Review - Prima Amigo + Menzerna Power Lock

Now im not a sealant man, and as good as the Amigo + PowerLock looked after a wash, i just had to layer a carnauba

Thinking about what to test next, i decided on my Ioncoat Naviwax

I bought it off ebay UK for around AUD $60 bucks landed - which isnt alot considering you get about the same amount of wax as FK1000

The tin is huge! Though it is somewhat deceiving as enclosed within is its own sponge applicator. Directions are to dampen the sponge app and WOWO. Initially the sponge app felt a bit coarse, but did soften in water and proved to work perfectly with this wax

Note! All pics are off my iphone and are completely unedited. I was so impressed with the finish, i decided to take crappy iphone pics to show just how good it looks.... if that makes sense

Ok so time to prep the pad. Dampen and rotate 2 times in the tub. This is definitely not a fragrance'd wax, those who are familiar with Colly waxes will recognise the carnauba/chemical odour. Its not over powering like 476S feels at times, but is there with you throughout the detail










By dampening the pad, the wax does spread very far, though you cant go any further than one panel at a time before the pad dries out and starts to grip the paint. On the rear quarters i split them in two along the body crease line. Ring the pad out in a bucket of water and keep going. Total time taken was around 25 mins










Wiping the wax off reminds me of RBOE. The mf grips on initial swipe, but then it's carnauba business as usual. Not quite one swipe Lusso/Vic Red/Blackfire MS easy, but nowhere near as fussy as the Colly waxes in terms of having to worry about applying thin or leaving it on the paint too long

The finish left behind is very impressive. For some reason i was expecting a 476S/915 style finish (mainly due to the smell, price and durability claims) but this far exceeds them

It has definitely added that carnauba depth the PowerLock was lacking and hasnt appeared to mute it's high clarity/reflections at all. This particular version of Naviwax is deigned for dark colours, and it shows in the depth it has added - and does prove you dont need a heavy montan tinted wax to achieve a deep black finish (ie; my Crystal Noir testing)

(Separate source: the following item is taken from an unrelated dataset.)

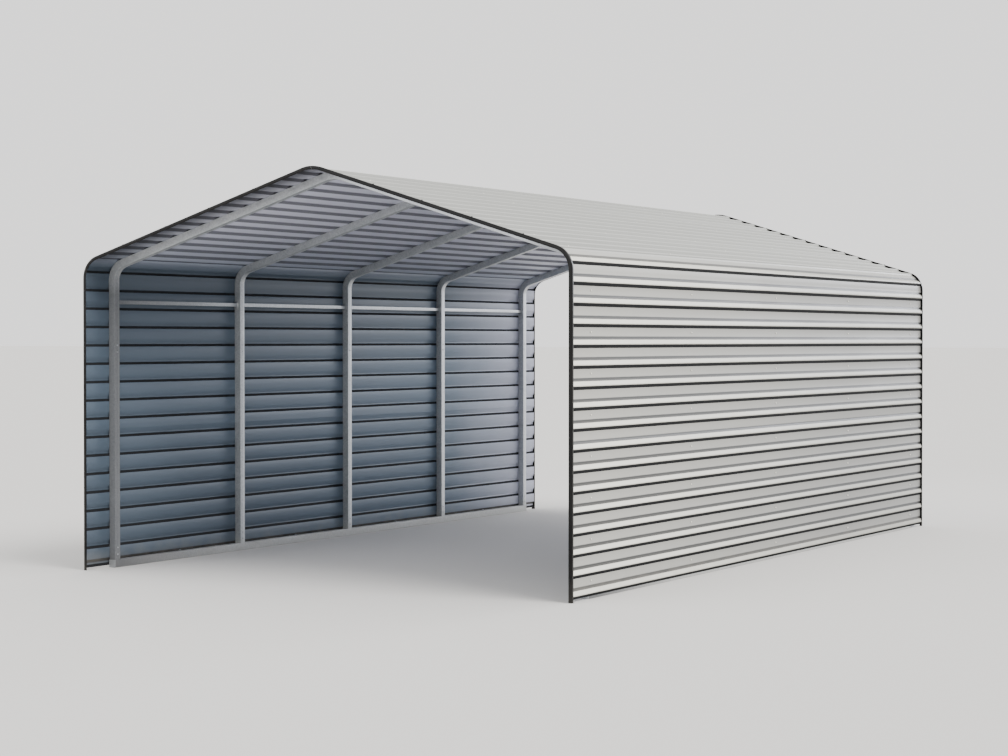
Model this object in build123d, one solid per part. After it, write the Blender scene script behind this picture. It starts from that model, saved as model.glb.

Driving home on a very sunny day, the wax feels like it has done a zymol trick and melted into the paint. The gloss is definitely improved and there is a deep black liquid shimmer over the paint i havent seen since applying Lusso Oro over CK RMG/VMG

Pics are immediately after app. On reading this wax's sheeting party trick, i wet one panel and was blown away, the sheeting is the best ive ever seen, im talking literally a dry panel. Next wash ill have to video it and update this thread then
































































.......a JDM wax for a JDM car


----------



## Dipesh (Oct 12, 2007)

Looking good! Nice review too.


----------



## Tiauguinho (May 1, 2007)

Please do update us on the durability and beading/sheeting properties as it gets old


----------



## MarkTD (Feb 5, 2010)

I have the naviwax and it's fantastic.

It's very easy to apply and gives a great finish. I would say I can get about 4 months protection before it needs waxing again.

The beading is absolutely fantastic! I will try and upload a pic to show everyone. 

The naviwax cost me £35 and got some really nice microfibre cloths with it aswell. 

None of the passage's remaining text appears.